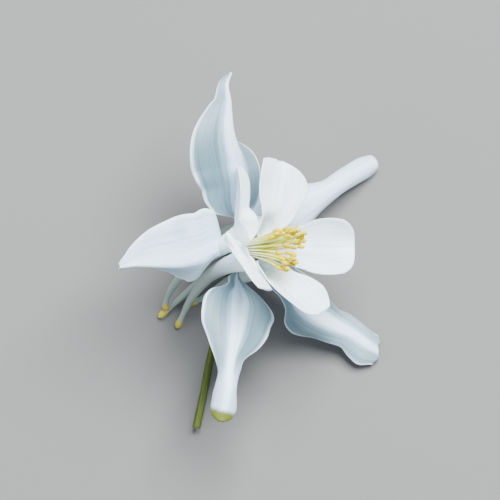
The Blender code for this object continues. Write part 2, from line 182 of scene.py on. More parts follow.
def turned(points, azimuth=0.0):
    """Local points turned about the flower's axis, then leant with it."""
    a, b, c = (math.radians(v) for v in (azimuth, AXIS_LEAN, AXIS_HEADING))
    about = np.array([[math.cos(a), -math.sin(a), 0], [math.sin(a), math.cos(a), 0], [0, 0, 1]])
    lean = np.array([[math.cos(b), 0, math.sin(b)], [0, 1, 0], [-math.sin(b), 0, math.cos(b)]])
    head = np.array([[math.cos(c), -math.sin(c), 0], [math.sin(c), math.cos(c), 0], [0, 0, 1]])
    return points @ (head @ lean @ about).T


# ---------------------------------------------------------------- sepals

SEPAL_GRID = (140, 56)
BEND_PLACES = (0, 0.15, 0.35, 0.6, 0.8, 1.0)
FOLD_GRIP = 6
CURL_POWER = 1.5

# Ribs across each half of a sepal, and the runs at its foot and tip where they fade
SEPAL_RIBS = 5.5
RIB_FADES = (0.2, 0.1)
# Waves of a sepal's margin and of a blunt end, where they start, and how soon they are full.
# The end's waves are still at the midrib and full at END_SHARE of each half.
MARGIN_WAVES = (4.6, 0.3, 0.37)
MARGIN_START, MARGIN_RUN = 0.2, 0.3
END_WAVES = (0.0, 0.9, 0.2)
END_START = 0.8
END_SHARE = 1 / 3
# Where the strength of a sepal's veins and painted flank shade changes from its lower to its upper
# value
VEINS_AND_SHADE_START, VEINS_AND_SHADE_RUN = 0.6, 0.2


def bends(*values):
    """Knots for bends in degrees at BEND_PLACES, from a sepal's foot to its tip."""
    return list(zip(BEND_PLACES, values))


NARROW_CLAW = [(0, .6), (.07, .6), (.11, .8), (.135, 1.6)]
BROAD = NARROW_CLAW + [(.165, 5), (.2, 6.4), (.32, 7.9), (.45, 9.3), (.57, 9.4), (.67, 8),
                       (.74, 6.3), (.81, 4.4), (.9, 3), (.965, 1.6), (1, .5)]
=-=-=
▶ _Required work_:
Each line of the material should be echoed exactly.

▶ _Expected answer_:
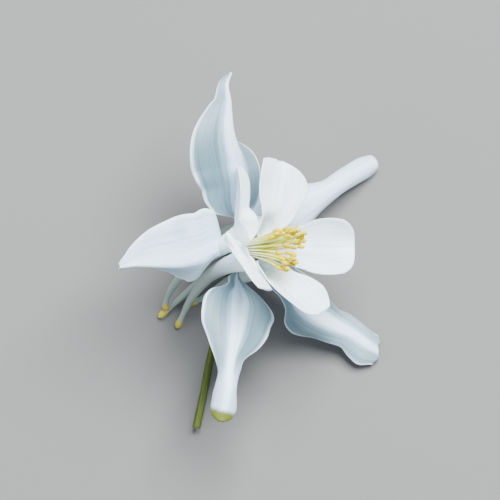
The Blender code for this object continues. Write part 2, from line 182 of scene.py on. More parts follow.
def turned(points, azimuth=0.0):
    """Local points turned about the flower's axis, then leant with it."""
    a, b, c = (math.radians(v) for v in (azimuth, AXIS_LEAN, AXIS_HEADING))
    about = np.array([[math.cos(a), -math.sin(a), 0], [math.sin(a), math.cos(a), 0], [0, 0, 1]])
    lean = np.array([[math.cos(b), 0, math.sin(b)], [0, 1, 0], [-math.sin(b), 0, math.cos(b)]])
    head = np.array([[math.cos(c), -math.sin(c), 0], [math.sin(c), math.cos(c), 0], [0, 0, 1]])
    return points @ (head @ lean @ about).T


# ---------------------------------------------------------------- sepals

SEPAL_GRID = (140, 56)
BEND_PLACES = (0, 0.15, 0.35, 0.6, 0.8, 1.0)
FOLD_GRIP = 6
CURL_POWER = 1.5

# Ribs across each half of a sepal, and the runs at its foot and tip where they fade
SEPAL_RIBS = 5.5
RIB_FADES = (0.2, 0.1)
# Waves of a sepal's margin and of a blunt end, where they start, and how soon they are full.
# The end's waves are still at the midrib and full at END_SHARE of each half.
MARGIN_WAVES = (4.6, 0.3, 0.37)
MARGIN_START, MARGIN_RUN = 0.2, 0.3
END_WAVES = (0.0, 0.9, 0.2)
END_START = 0.8
END_SHARE = 1 / 3
# Where the strength of a sepal's veins and painted flank shade changes from its lower to its upper
# value
VEINS_AND_SHADE_START, VEINS_AND_SHADE_RUN = 0.6, 0.2


def bends(*values):
    """Knots for bends in degrees at BEND_PLACES, from a sepal's foot to its tip."""
    return list(zip(BEND_PLACES, values))


NARROW_CLAW = [(0, .6), (.07, .6), (.11, .8), (.135, 1.6)]
BROAD = NARROW_CLAW + [(.165, 5), (.2, 6.4), (.32, 7.9), (.45, 9.3), (.57, 9.4), (.67, 8),
                       (.74, 6.3), (.81, 4.4), (.9, 3), (.965, 1.6), (1, .5)]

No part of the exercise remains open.